With the help of Google maps and street view, parking for the second quoit was also straight forward. It to had stellar views of the Cornish countryside and old tin mines on the horizon. It seemed to be more popular and well known then the previous. In fact, there was even a group lead by a tour guide. Perhaps it was because of how many people were interested in Lanyon Quoit that I was much more impressed with it. They could even stand beneath it for their selfies.


I got set up as I did for the previous location but my shutter release cable decided to suddenly stop working. To make maters worse, there was only a small amount of area to sit that wasn't covered with cow poo. The quality of cloud also took a turn for the worst, but I didn't want to let any of that stop me from taking a photo. Once I had the place to myself, I fired off a few shots and packed up so the next wave of people could enjoy it.

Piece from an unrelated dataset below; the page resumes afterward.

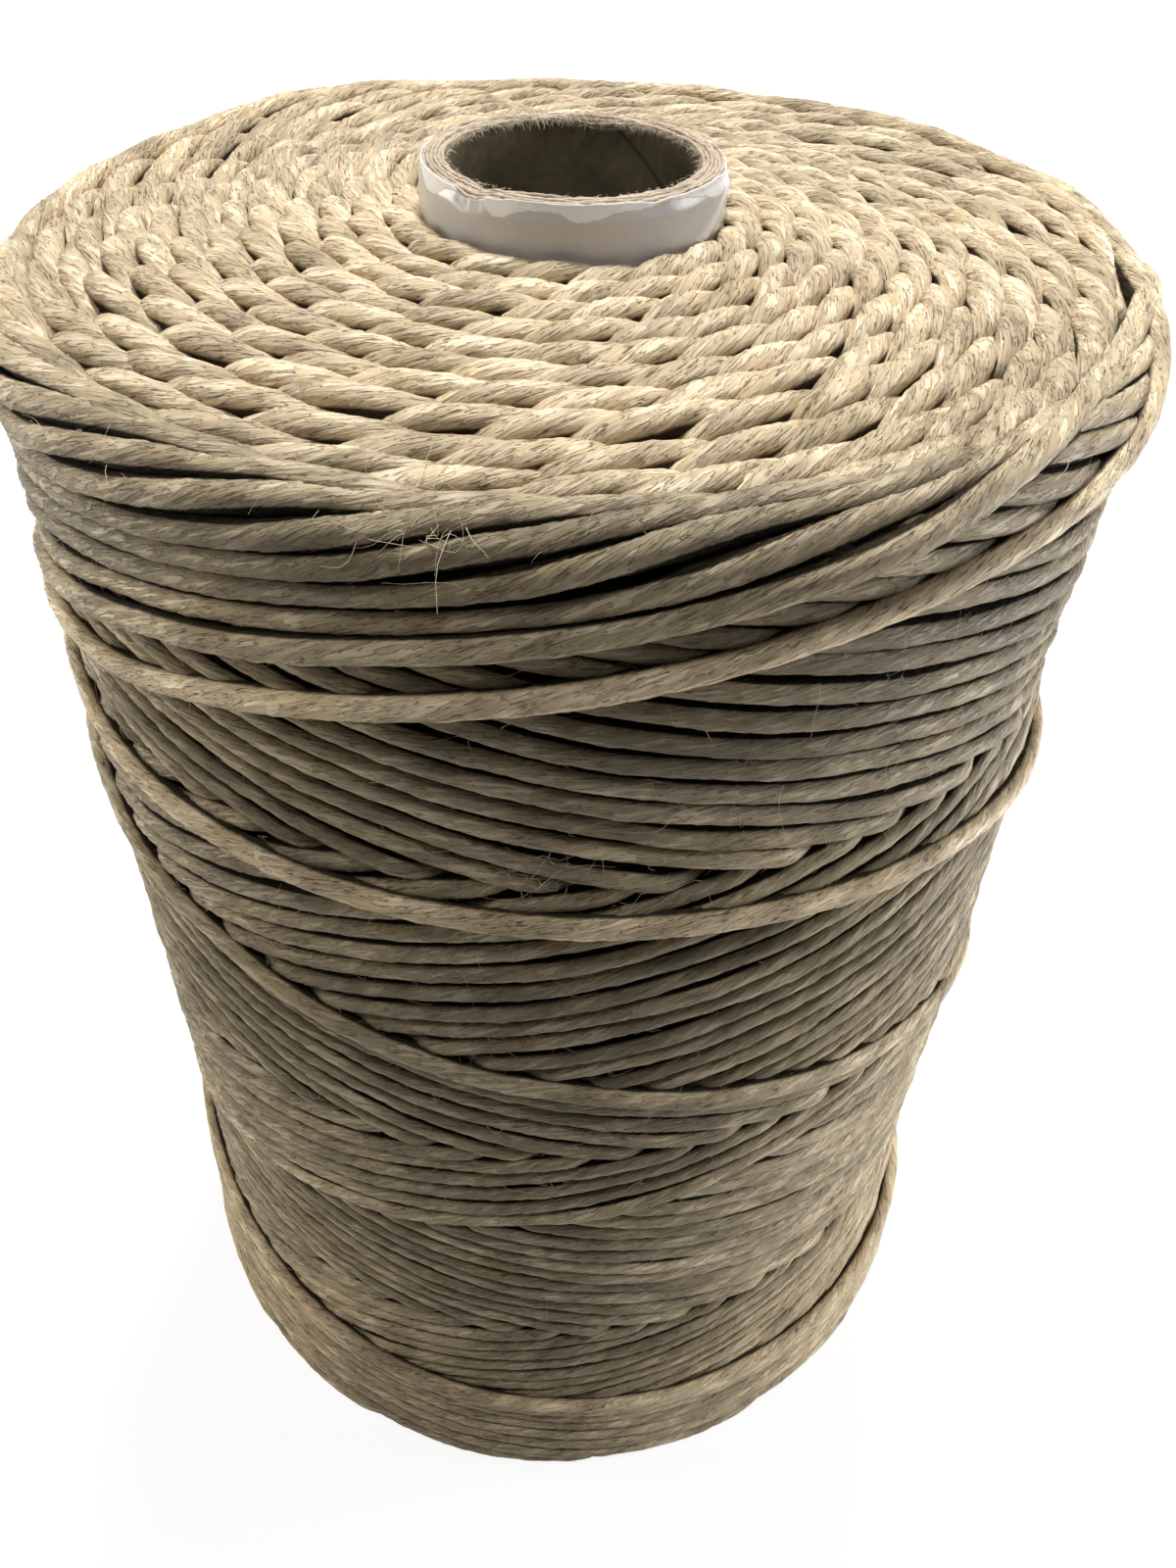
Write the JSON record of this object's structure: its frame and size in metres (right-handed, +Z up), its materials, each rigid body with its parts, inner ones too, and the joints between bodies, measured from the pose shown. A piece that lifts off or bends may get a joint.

After a quick snack and a short drive, I arrived at the third quoit's designated parking area (or at least I thought it was that). Presented to me were two paths and I began to walk aimlessly along my chosen route. Peaking out of a distant hill was what appeared to be Chun Quoit. Never did I think I have to walk that far (even with shortcuts). I was willing to commit to the muddy, hard to navigate paths, but I had to give up after about an hour. However, what remains of "Chun Castle" is just another short car journey away so I would still recommend the area to those who know what they're looking for. In the end, I just had to be happy with what I already got from the day, and had to have faith in what was to come.